The Bible says that human beings were made in God’s image. That means, among other things, that we were created to worship and live for God’s glory, not our own. We were made to serve God and others. That means paradoxically that if we try to put our own happiness ahead of obedience to God, we violate our own nature and become, ultimately, miserable. Jesus restates the principle when he says, “Whoever wants to save his life shall lose it, but whoever loses his life for my sake will find it.” (Matthew 16:25) He is saying, “If you seek happiness more than you seek me, you will have neither; if you seek to serve me more than you serve your own quest for happiness, you will have both.”

Paul applies this principle to marriage. Seek to serve one another than to be happy, and you will find a new and deeper happiness. Many couples have discovered this wonderful, unlooked-for reality. Why would this be true?
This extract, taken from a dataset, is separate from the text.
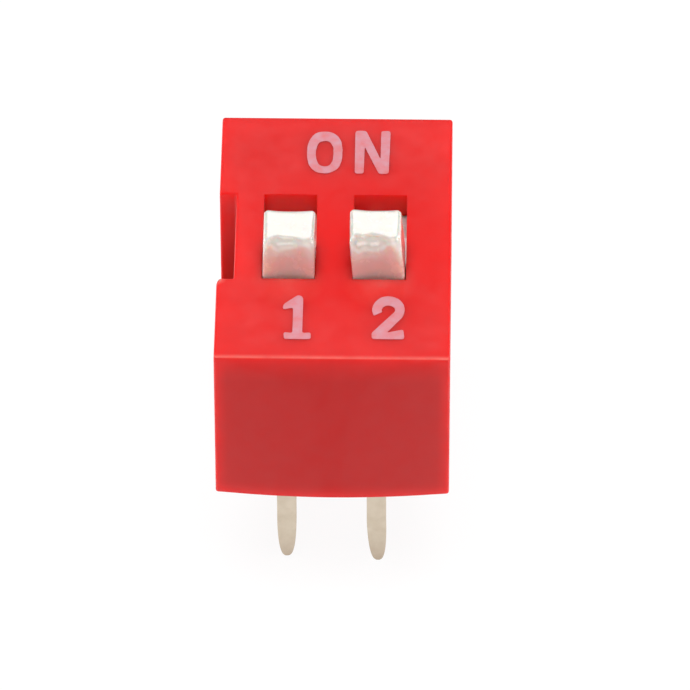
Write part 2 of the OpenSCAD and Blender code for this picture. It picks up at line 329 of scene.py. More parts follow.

It is because it is “instituted of God.” It was established by the God for whom self-giving love is an essential attribute, and therefore it reflects His nature, particularly as it is revealed in the Person and work of Jesus Christ.

C. S. Lewis believes this to be one of the most significant universal principles in all of life: “Give up yourself and you will find your real self.”

Finally, I would guess that most of you reading this blog are married. And if you have been married for much time at all, you have experienced its peaks and valleys.

I want to close with a word to you who might be struggling in your marriage relationship. I hope you will see it as both an opportunity for spiritual growth and for you marriage to grow. Life’s struggles always make us stronger, but the degree that we improve is dependent on how we respond to the struggle. For this reason, whenever I meet with people who find their marriage to be in real trouble, I share with them these words from Philip Yancey.

Every marriage has crisis times, moments of truth when one partner (or both) is tempted to give up, to judge the other as undependable, irrational, non-trustworthy. Great marriages survive these moments; weak ones fall apart. When divorce happens, tragically, both partners lose out on the deeper strength that comes only from riding out such stormy times together.

Great relationships take form when they are stretched to the breaking point and do not break.